Muddling
Dear Karen -
I am thinking of Luisa’s letter to us. In particular that last paragraph about her grandfather making the stew that would feed the family. “I know how this is done,” she wrote. Lately Luisa has been posting pictures on Facebook of homemade bread and pizza. There are some people who dislike pictures of people’s dinners. I am not one of these people. I like it a lot. I think the value of domesticity is given short shrift in this society, and food is one thing that ties us all together.
I love to cook. Cooking my own food is taking care of myself. On book tour, living in hotel rooms and eating restaurant food, I can feel my body changing. I can feel the energy of commerce entering my gut. I not only miss food that is healthier, but I also miss the act of preparing it. Cooking for me is as close to instant gratification as I am likely to get, and an artist needs some sort of daily I.G. dose, because art can take a very long time to produce. I work for years on a book.

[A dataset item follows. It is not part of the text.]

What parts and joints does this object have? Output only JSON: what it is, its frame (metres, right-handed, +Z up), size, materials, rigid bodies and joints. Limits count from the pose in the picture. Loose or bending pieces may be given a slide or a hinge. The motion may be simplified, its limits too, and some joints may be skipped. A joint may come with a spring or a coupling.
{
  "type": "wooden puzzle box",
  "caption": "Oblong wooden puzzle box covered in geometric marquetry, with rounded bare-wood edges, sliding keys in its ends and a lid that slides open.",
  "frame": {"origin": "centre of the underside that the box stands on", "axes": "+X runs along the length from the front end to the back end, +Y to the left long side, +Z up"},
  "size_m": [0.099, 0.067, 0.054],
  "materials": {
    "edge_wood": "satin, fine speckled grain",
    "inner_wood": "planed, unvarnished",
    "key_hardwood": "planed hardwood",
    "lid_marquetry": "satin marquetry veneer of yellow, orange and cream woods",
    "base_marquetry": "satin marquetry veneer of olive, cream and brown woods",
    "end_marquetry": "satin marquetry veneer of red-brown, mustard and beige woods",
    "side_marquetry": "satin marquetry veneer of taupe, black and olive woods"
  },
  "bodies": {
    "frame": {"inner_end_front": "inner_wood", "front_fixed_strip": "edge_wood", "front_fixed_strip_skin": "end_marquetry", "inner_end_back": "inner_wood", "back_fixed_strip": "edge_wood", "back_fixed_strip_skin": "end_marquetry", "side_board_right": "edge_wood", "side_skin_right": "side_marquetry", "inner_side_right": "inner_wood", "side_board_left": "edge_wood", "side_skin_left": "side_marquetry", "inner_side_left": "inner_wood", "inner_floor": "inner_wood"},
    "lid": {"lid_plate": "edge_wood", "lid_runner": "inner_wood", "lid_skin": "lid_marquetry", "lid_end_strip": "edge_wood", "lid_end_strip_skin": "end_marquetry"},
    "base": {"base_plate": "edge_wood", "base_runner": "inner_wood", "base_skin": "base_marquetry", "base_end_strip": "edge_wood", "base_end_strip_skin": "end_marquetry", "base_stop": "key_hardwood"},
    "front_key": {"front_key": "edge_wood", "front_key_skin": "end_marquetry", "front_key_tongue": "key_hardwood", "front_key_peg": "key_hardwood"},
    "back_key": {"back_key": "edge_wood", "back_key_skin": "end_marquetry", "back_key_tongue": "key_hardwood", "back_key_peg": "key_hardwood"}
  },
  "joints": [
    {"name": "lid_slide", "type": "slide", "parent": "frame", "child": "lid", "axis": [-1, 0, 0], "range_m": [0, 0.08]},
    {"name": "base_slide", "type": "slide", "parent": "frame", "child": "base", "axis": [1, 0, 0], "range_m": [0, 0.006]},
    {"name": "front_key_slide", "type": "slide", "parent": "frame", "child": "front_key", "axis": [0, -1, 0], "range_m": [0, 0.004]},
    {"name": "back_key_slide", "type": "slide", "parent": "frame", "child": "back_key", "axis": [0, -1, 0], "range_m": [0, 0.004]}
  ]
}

A fiction writer must always invent the next story. If the writer is like me, the character inhabits her. She is swept into the story. She lives two lives. She takes out the trash, brings home the groceries, cooks the food and serves it and eats it, but just that morning she might have been sobbing at her desk over the death of one of her “people.” During the writing of my last novel I sobbed at the death of one of my “people.” Even though I knew from the beginning that this character would die, I hadn’t yet gotten to know him, and after I did I felt like I’d lost a great friend. I’d certainly lost one of my favorite characters. To this day I cannot read that scene without crying. No wonder I want to fix dinner. One would hope that dinner is not so emotional.
But the hardest part of writing for me is not the writing, not the obsession, not the living in two worlds; it is moving from one work to the next. I mourn the end of work on a book, and the loss of characters who have intensely inhabited me. I don’t feel like myself anymore, and the only thing that will make me feel like myself is a new story to write, and new characters, but they don’t just show up. I have to wait for them. Eventually I have to go looking for them. Eventually I may have to stalk them. I hate stalking characters. I wish they’d just knock on my door.

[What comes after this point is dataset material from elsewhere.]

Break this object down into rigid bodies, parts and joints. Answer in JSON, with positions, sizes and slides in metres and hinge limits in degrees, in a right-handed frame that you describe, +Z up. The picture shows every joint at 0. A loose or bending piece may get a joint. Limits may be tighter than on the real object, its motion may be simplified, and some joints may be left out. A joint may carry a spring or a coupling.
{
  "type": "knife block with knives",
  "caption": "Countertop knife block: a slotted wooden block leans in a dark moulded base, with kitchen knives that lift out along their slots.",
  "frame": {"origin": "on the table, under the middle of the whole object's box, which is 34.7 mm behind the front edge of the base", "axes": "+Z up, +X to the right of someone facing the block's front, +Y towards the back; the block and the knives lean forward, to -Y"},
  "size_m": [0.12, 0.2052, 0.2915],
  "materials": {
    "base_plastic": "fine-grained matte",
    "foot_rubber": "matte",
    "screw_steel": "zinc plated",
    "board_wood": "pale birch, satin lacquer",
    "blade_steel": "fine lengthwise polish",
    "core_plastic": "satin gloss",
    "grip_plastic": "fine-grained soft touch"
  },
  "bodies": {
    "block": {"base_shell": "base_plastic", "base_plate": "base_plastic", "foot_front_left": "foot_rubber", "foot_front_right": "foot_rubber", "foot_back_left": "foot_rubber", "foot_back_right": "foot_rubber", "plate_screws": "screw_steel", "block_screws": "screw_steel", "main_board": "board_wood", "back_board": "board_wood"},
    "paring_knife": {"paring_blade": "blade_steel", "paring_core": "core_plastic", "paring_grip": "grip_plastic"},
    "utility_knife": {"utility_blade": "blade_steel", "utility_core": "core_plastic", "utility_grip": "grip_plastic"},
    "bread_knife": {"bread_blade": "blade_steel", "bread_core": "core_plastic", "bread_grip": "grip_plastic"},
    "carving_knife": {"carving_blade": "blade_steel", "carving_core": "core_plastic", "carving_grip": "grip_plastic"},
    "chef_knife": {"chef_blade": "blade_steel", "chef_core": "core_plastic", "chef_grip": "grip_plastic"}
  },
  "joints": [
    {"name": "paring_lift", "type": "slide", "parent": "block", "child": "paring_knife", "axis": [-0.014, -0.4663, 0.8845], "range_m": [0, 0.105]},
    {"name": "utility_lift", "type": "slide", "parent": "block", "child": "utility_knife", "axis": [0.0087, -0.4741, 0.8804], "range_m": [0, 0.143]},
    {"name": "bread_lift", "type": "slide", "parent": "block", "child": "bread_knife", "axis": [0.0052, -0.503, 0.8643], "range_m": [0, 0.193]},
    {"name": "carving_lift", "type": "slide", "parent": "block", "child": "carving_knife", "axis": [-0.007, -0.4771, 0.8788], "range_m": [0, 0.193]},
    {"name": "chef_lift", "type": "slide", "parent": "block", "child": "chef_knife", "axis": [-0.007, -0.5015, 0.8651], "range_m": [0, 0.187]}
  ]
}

I am reading The Courage to Write by Ralph Keyes. I remember the first time I read this book, what an eye-opener it was for me to realize that other writers also had fear and self-doubt. In fact famous writers had/have it. I didn’t know that. I thought I was the only writer who ever felt so anxious and shaky.
From the book: “When Paris Review wanted to interview him (E.B. White) for its Writers at Work series, White said he’s be better qualified for one on Writers Not at Work.”
That’s E.B. White – not working! But what exactly is “working?”
Currently I am both not at work and at work. I feel guilty when I am not putting words on paper. I call this not being at work, and I feel that it proves I am not a writer. Why do I put this on myself? I don’t understand it. It’s not as though I am under contract (I hated that). It’s not as though I have a clock to punch. It’s not as though I don’t know, in my heart of hearts, that “muddling” as Brenda Ueland calls it in her book If You Want to Write is a part of the job description. It’s just that I have not figured out when I am muddling and when I am procrastinating. How do other writers know the difference?